(Raw records)

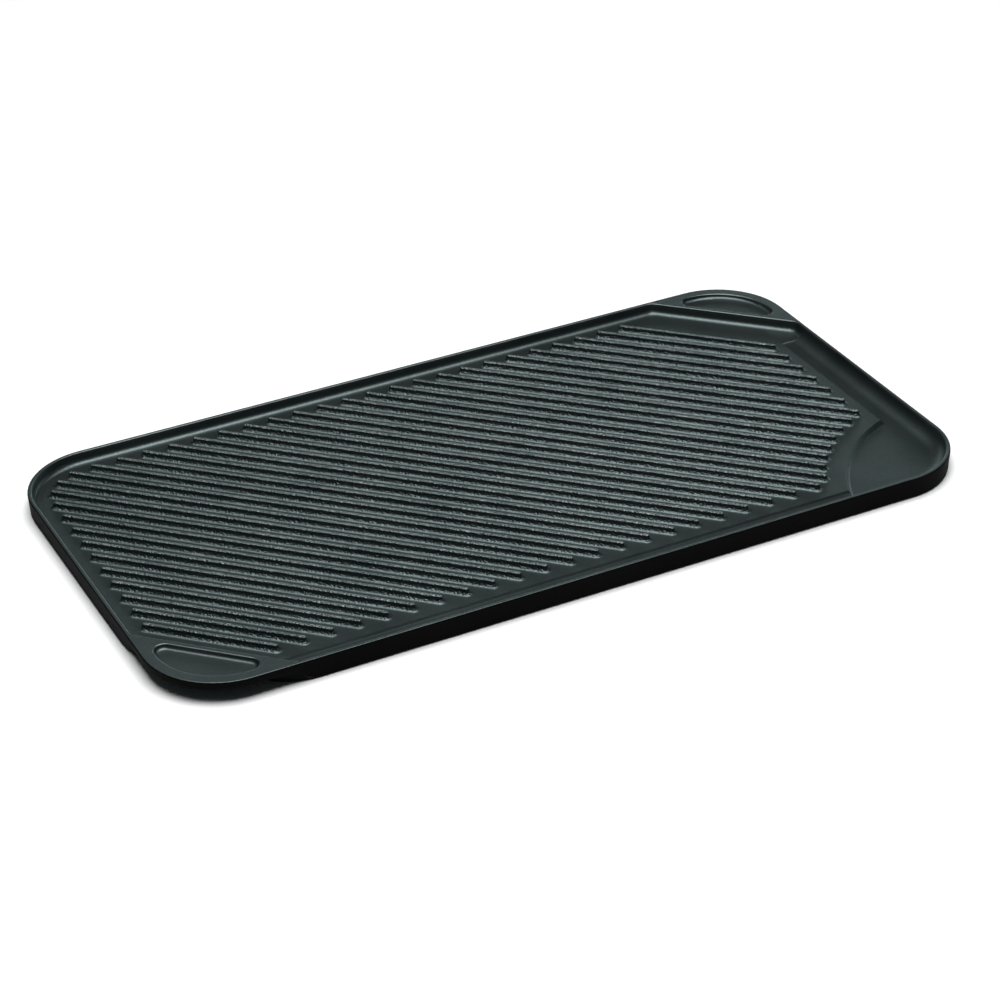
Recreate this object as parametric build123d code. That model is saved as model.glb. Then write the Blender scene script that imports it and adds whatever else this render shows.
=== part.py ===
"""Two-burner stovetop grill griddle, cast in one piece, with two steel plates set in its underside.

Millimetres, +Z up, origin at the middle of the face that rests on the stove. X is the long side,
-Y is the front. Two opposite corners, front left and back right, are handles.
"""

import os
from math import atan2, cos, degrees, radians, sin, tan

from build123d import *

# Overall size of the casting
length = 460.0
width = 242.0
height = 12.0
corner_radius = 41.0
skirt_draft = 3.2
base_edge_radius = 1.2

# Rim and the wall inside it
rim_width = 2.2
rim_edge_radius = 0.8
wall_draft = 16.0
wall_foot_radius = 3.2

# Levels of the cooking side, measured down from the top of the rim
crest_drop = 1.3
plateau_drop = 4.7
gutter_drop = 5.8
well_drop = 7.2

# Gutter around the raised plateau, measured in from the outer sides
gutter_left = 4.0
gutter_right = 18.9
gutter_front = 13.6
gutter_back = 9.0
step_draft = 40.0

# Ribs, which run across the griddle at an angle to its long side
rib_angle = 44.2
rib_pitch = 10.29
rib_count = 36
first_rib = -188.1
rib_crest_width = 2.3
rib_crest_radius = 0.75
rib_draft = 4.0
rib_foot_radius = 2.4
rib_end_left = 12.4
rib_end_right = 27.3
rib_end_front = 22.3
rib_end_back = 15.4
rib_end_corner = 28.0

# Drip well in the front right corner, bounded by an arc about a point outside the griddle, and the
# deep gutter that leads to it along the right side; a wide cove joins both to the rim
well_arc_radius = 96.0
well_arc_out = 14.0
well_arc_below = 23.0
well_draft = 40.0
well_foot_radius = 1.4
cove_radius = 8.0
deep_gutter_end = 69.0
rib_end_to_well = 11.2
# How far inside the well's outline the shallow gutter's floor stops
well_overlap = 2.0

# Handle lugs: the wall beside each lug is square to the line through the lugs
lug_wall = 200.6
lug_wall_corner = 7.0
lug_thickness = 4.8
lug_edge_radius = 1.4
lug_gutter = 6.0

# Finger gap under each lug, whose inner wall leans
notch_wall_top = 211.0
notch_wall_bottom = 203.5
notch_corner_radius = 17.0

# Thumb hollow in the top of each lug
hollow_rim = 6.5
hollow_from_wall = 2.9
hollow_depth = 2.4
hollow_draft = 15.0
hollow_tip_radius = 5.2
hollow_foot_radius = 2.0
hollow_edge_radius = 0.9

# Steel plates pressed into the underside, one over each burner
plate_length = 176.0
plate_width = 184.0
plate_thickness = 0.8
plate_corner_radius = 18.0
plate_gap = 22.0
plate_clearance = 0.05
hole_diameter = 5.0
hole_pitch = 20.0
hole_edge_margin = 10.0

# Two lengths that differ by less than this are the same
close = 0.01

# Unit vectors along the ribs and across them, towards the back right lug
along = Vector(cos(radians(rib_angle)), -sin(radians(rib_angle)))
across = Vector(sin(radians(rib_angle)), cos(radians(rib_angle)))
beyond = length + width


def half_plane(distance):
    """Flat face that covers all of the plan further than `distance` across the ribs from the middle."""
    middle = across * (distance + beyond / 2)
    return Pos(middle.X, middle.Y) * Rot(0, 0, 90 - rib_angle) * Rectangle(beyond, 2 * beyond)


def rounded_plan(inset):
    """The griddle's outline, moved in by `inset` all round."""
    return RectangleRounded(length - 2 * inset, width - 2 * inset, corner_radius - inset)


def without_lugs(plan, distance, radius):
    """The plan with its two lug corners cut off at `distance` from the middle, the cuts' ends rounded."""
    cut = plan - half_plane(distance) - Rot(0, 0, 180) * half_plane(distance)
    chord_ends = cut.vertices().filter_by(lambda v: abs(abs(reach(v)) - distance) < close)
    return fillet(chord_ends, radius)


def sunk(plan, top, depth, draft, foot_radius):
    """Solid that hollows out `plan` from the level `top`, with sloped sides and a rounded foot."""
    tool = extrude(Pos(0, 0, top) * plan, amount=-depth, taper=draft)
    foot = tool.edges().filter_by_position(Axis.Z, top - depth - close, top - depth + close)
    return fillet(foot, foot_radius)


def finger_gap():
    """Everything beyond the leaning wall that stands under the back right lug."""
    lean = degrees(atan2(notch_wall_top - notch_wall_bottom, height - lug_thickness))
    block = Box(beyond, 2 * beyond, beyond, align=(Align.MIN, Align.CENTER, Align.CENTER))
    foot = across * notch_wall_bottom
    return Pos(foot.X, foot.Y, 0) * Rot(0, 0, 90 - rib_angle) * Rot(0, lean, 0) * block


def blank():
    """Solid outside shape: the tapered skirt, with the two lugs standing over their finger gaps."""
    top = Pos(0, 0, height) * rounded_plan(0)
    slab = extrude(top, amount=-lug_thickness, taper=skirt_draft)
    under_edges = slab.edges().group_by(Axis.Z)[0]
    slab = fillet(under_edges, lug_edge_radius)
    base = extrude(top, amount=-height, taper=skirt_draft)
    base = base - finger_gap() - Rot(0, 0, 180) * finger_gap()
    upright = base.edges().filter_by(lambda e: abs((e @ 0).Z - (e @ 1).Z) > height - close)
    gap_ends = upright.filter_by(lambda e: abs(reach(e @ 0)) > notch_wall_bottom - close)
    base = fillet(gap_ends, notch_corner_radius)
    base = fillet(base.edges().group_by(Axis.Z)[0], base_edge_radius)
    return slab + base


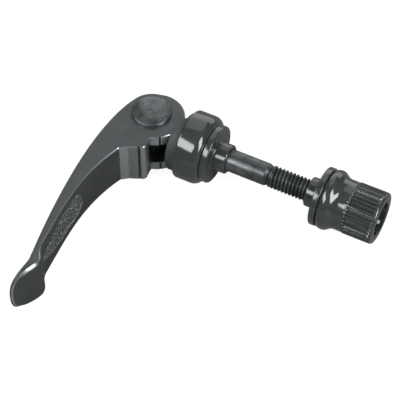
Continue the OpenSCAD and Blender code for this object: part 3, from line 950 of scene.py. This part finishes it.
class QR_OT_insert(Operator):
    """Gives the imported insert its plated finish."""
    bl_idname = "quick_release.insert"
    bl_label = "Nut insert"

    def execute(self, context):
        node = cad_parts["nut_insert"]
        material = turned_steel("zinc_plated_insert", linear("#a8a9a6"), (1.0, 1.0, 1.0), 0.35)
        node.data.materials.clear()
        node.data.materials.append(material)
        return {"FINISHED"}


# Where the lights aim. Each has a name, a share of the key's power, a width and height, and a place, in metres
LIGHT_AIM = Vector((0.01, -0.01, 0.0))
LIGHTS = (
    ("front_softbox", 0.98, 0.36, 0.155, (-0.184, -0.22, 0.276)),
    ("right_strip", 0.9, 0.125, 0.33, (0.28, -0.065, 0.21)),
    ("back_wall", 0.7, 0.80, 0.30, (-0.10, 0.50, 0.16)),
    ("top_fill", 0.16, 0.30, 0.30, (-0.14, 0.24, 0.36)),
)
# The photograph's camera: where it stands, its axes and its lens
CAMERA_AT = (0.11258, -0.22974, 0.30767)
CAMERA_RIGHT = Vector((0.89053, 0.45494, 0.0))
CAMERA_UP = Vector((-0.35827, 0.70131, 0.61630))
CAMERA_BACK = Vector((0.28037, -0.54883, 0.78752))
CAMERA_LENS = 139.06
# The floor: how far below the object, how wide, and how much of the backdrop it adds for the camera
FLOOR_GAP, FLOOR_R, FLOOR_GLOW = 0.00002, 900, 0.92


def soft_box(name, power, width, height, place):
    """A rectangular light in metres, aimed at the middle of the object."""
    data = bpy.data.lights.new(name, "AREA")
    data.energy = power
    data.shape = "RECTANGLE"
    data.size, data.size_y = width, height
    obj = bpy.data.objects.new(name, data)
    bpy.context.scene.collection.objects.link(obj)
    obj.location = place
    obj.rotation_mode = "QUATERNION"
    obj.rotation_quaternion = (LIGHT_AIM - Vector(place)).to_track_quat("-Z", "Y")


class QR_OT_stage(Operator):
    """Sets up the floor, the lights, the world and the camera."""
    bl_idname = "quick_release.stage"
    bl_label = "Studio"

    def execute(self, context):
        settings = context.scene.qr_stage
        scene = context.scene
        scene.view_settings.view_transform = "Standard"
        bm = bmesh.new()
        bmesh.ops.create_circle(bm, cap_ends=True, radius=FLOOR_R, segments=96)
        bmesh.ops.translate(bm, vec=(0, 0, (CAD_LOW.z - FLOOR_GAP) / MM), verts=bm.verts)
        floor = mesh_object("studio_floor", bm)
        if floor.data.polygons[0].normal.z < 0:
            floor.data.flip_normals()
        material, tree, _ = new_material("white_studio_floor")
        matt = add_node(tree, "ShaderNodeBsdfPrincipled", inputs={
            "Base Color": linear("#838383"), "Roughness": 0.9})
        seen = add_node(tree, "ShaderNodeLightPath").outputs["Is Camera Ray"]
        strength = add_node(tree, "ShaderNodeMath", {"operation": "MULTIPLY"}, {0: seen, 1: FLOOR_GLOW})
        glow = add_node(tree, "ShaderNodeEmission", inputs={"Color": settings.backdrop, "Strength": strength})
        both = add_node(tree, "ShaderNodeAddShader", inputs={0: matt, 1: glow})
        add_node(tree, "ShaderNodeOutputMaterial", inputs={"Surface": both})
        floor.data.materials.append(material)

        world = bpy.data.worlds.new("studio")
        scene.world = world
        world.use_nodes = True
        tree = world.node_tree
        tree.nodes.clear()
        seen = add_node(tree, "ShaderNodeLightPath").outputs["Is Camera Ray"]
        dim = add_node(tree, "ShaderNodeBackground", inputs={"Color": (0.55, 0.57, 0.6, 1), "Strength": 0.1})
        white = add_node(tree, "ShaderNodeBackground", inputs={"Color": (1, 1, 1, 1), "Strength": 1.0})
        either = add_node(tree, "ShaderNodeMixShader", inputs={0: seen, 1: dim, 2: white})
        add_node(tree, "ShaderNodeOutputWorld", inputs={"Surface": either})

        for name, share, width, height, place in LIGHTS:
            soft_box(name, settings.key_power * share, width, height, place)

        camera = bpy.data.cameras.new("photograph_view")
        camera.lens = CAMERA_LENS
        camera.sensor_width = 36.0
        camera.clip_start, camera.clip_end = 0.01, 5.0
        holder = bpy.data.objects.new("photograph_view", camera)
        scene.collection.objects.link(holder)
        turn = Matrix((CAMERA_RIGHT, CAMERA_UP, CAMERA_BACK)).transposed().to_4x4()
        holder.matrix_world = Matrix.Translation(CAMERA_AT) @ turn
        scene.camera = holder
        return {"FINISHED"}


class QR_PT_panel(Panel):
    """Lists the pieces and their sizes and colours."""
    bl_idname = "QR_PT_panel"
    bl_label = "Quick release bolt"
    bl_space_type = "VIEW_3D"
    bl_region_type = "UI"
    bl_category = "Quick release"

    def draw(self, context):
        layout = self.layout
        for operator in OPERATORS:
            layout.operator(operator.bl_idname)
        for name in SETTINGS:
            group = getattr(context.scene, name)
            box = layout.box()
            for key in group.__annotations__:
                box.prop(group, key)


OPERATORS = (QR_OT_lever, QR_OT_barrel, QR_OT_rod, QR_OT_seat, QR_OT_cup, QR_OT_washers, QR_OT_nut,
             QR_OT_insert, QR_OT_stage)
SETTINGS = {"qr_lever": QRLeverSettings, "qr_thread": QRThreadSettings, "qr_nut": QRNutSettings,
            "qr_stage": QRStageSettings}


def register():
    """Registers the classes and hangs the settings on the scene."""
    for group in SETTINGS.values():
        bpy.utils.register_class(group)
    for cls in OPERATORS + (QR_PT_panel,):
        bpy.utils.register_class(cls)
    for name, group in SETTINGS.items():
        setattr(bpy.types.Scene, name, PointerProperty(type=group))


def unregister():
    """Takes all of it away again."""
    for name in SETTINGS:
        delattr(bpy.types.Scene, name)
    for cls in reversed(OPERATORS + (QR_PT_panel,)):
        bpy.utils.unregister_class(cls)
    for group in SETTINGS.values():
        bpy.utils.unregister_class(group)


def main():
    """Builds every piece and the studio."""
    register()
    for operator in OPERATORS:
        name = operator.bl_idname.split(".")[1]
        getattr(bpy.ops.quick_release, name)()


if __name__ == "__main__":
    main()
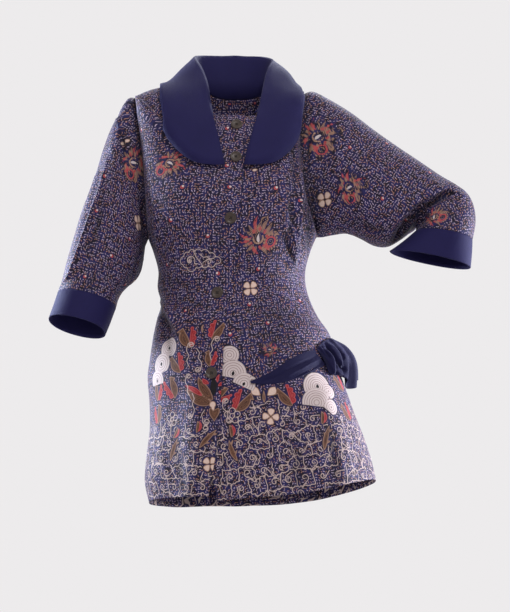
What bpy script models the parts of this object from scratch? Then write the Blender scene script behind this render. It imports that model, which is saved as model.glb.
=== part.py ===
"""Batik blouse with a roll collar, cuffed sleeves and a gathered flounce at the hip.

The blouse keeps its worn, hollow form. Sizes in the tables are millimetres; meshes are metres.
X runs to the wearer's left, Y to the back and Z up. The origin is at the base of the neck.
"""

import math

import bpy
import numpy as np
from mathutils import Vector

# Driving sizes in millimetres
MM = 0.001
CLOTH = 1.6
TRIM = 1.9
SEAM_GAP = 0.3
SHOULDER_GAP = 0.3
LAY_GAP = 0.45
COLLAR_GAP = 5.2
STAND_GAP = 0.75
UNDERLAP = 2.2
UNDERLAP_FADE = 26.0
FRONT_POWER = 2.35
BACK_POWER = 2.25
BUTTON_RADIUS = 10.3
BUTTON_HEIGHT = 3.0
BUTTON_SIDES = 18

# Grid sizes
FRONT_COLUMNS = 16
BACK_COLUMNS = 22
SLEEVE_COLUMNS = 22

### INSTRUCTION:
Pull out every line of the records that includes the string "render".

### ANSWER TO THIS TASK:
Recreate this object as parametric build123d code. That model is saved as model.glb. Then write the Blender scene script that imports it and adds whatever else this render shows.
What bpy script models the parts of this object from scratch? Then write the Blender scene script behind this render. It imports that model, which is saved as model.glb.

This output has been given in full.